Using the listing below, set down each line from the line containing "end_way = Vector((math.cos(heading), math.sin(heading), 0.0))" through the line containing "from mathutils import Matrix, Vector", both ends included, exactly and with nothing added.
------------------------------------------------------------
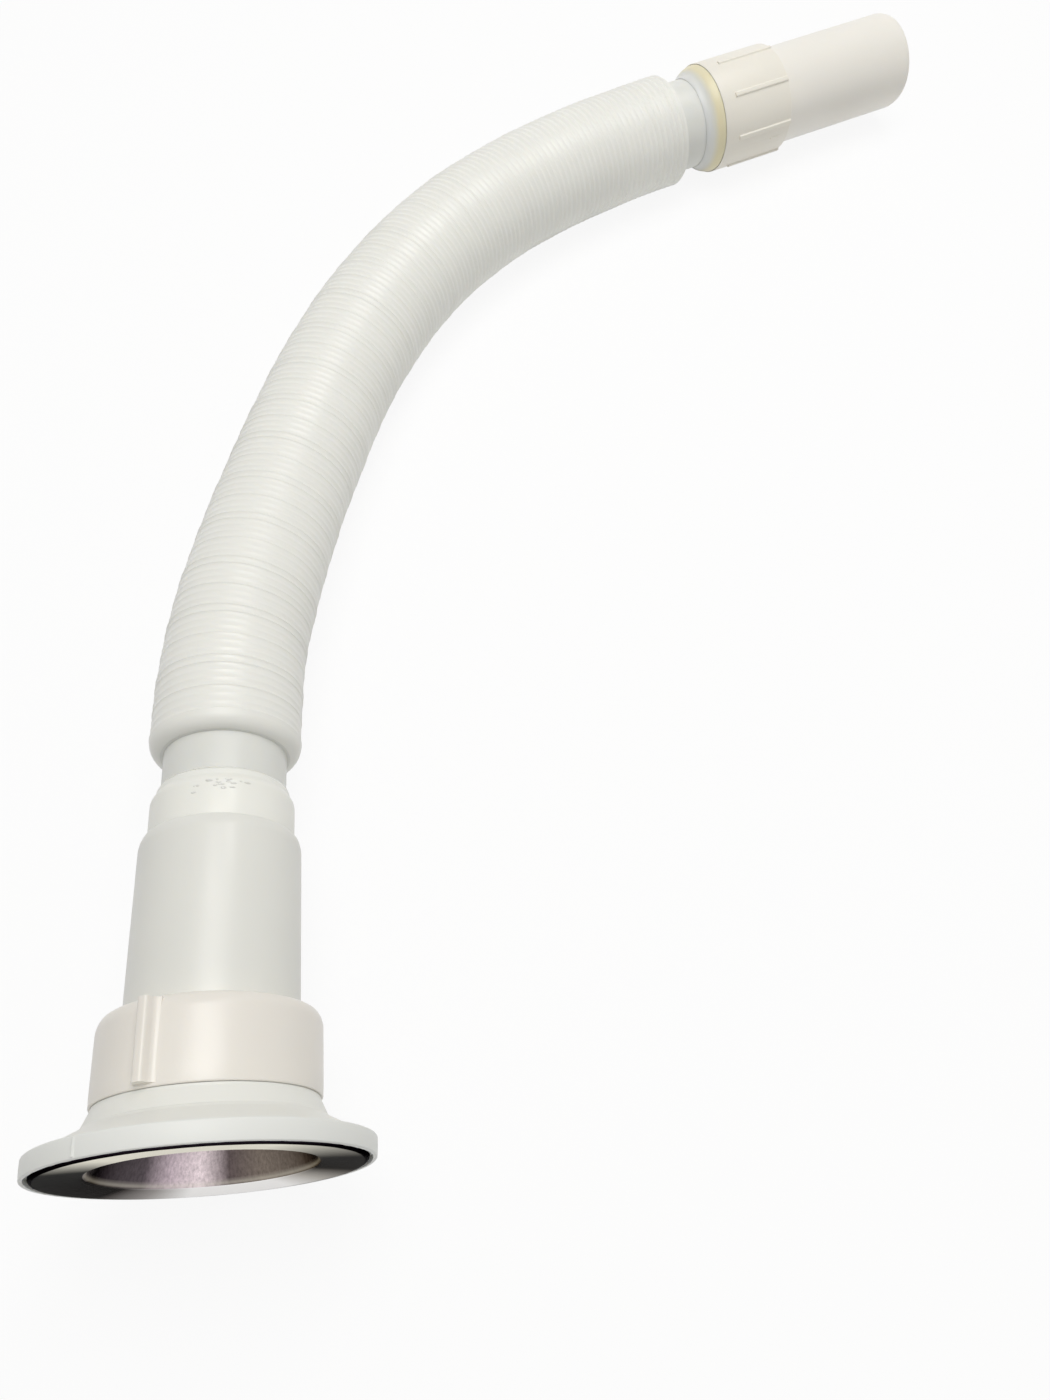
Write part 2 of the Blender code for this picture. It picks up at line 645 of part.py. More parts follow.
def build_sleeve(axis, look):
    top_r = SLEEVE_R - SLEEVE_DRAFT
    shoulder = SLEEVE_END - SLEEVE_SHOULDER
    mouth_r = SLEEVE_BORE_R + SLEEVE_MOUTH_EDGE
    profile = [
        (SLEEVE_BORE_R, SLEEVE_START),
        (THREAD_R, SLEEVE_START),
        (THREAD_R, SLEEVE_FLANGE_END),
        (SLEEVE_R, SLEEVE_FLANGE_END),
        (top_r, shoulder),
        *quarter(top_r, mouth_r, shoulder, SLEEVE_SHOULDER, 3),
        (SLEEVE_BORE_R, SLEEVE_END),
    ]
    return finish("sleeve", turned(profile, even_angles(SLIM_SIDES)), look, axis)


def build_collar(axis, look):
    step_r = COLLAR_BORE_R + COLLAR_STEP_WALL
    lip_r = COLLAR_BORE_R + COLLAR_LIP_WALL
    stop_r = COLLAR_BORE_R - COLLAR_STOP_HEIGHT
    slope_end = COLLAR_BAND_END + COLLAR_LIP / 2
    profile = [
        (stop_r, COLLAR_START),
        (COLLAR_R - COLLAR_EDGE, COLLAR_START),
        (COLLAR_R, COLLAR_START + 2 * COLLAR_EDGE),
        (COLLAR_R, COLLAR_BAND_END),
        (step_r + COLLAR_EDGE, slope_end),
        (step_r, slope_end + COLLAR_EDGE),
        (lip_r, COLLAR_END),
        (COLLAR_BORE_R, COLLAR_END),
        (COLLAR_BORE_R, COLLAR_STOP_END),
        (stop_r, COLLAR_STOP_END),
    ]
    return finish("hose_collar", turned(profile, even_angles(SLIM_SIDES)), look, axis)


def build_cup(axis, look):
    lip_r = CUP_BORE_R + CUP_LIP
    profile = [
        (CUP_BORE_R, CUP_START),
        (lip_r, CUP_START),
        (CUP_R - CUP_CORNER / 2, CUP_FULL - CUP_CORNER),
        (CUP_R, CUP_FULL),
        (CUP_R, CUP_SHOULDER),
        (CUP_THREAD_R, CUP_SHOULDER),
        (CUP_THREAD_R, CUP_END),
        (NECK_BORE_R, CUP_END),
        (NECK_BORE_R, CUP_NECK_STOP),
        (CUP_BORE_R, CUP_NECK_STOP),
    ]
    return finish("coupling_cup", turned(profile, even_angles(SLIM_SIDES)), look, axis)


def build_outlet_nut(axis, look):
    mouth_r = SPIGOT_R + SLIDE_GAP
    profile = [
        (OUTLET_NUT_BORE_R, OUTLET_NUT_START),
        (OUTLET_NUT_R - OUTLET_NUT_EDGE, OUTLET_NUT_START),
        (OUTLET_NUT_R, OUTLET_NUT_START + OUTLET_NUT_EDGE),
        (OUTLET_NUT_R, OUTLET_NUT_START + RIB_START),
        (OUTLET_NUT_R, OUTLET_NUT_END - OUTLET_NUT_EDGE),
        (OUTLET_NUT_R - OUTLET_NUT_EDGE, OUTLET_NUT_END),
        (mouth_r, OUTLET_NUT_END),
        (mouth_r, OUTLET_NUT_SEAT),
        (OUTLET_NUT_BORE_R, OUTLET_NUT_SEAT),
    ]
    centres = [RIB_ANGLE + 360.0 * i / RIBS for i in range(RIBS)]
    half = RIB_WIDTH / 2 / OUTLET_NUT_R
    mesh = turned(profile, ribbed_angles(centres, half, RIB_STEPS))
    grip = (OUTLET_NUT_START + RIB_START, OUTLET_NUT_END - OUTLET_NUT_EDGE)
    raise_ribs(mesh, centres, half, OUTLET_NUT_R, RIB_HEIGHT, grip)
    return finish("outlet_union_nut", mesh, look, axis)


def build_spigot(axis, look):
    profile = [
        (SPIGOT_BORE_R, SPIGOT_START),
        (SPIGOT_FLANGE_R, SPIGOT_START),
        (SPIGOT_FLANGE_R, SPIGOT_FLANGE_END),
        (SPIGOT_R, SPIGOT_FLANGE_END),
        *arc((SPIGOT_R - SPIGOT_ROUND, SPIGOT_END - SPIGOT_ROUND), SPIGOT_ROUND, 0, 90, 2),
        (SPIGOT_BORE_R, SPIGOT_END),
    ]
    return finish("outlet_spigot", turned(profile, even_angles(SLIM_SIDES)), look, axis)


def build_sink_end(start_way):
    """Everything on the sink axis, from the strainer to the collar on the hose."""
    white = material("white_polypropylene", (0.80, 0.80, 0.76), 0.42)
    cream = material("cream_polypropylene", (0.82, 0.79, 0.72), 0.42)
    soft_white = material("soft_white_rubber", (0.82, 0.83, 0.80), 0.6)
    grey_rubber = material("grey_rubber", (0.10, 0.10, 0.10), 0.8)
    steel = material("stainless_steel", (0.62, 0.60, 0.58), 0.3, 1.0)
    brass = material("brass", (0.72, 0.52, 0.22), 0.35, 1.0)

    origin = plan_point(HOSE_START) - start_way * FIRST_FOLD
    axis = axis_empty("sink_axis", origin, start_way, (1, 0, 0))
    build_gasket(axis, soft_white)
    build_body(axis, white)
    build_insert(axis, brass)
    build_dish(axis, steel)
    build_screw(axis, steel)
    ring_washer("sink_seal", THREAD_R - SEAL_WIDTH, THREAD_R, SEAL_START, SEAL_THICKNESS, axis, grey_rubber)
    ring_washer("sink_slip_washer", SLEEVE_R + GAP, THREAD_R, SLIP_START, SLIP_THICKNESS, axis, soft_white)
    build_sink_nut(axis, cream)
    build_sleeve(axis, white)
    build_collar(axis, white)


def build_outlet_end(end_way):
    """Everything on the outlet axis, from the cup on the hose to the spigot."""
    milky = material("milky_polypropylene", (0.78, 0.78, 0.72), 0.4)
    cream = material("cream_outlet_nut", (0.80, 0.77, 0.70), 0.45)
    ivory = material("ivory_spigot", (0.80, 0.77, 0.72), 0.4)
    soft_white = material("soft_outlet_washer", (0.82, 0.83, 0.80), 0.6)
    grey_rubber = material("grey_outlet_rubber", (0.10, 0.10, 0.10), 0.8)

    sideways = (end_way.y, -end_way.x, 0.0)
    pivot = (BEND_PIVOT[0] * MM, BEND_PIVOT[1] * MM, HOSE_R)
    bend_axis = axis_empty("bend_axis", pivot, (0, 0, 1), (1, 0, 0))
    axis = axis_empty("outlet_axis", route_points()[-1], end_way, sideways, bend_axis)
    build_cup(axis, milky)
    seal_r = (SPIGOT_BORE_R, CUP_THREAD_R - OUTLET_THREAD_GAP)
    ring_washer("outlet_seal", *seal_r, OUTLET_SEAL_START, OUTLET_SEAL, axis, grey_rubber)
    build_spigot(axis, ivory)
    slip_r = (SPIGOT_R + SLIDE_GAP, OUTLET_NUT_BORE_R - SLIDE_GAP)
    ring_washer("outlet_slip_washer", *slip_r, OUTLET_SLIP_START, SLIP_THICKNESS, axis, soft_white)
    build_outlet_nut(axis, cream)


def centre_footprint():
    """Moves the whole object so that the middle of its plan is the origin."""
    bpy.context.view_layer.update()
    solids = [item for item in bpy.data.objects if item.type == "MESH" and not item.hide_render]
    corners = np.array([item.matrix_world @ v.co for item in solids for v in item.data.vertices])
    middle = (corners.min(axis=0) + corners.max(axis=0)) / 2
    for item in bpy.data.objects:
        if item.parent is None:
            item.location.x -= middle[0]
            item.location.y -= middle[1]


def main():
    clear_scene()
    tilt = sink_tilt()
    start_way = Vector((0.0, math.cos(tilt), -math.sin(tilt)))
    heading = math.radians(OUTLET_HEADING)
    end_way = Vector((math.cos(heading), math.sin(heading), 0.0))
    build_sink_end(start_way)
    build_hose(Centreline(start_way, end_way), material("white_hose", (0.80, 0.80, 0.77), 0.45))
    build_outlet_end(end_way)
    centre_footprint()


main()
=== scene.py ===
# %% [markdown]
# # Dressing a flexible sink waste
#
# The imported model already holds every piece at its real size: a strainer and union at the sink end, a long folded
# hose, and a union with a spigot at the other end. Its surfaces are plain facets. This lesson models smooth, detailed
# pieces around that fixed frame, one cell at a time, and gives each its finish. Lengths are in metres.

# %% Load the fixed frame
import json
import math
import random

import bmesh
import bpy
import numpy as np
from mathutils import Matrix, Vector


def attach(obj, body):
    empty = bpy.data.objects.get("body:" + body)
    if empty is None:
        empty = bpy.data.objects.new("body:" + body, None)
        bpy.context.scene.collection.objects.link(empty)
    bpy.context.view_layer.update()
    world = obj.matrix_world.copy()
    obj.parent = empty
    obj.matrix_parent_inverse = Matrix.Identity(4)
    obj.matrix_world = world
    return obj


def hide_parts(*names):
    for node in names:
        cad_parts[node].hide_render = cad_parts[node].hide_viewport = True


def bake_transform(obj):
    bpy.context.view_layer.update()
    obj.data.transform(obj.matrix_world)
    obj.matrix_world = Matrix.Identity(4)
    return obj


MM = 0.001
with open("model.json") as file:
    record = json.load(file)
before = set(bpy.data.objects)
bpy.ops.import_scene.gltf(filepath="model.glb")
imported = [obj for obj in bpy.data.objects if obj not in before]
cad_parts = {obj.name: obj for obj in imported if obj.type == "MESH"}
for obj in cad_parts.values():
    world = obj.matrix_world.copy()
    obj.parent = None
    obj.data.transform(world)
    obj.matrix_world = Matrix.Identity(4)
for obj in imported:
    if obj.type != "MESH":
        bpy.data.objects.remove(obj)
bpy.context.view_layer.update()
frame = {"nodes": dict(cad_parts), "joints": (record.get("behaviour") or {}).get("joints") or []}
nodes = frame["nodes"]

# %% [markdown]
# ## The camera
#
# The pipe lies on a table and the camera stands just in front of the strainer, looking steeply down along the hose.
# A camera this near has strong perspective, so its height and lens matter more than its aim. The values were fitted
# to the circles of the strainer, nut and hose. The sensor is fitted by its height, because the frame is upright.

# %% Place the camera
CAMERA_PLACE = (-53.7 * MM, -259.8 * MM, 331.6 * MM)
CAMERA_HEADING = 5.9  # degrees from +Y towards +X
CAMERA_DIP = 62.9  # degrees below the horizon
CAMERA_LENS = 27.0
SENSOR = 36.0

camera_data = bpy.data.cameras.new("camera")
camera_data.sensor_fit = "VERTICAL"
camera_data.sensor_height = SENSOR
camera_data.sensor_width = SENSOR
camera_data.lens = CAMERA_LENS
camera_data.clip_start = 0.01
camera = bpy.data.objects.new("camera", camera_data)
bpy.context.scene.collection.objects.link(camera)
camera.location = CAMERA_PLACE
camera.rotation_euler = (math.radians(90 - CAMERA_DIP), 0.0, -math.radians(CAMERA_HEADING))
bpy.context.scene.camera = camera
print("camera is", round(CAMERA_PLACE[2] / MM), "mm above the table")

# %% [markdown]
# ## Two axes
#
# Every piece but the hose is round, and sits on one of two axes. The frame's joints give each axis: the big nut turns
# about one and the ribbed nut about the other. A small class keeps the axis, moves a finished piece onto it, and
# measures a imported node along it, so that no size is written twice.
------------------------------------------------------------
# THE ANSWER
    end_way = Vector((math.cos(heading), math.sin(heading), 0.0))
    build_sink_end(start_way)
    build_hose(Centreline(start_way, end_way), material("white_hose", (0.80, 0.80, 0.77), 0.45))
    build_outlet_end(end_way)
    centre_footprint()


main()
=== scene.py ===
# %% [markdown]
# # Dressing a flexible sink waste
#
# The imported model already holds every piece at its real size: a strainer and union at the sink end, a long folded
# hose, and a union with a spigot at the other end. Its surfaces are plain facets. This lesson models smooth, detailed
# pieces around that fixed frame, one cell at a time, and gives each its finish. Lengths are in metres.

# %% Load the fixed frame
import json
import math
import random

import bmesh
import bpy
import numpy as np
from mathutils import Matrix, Vector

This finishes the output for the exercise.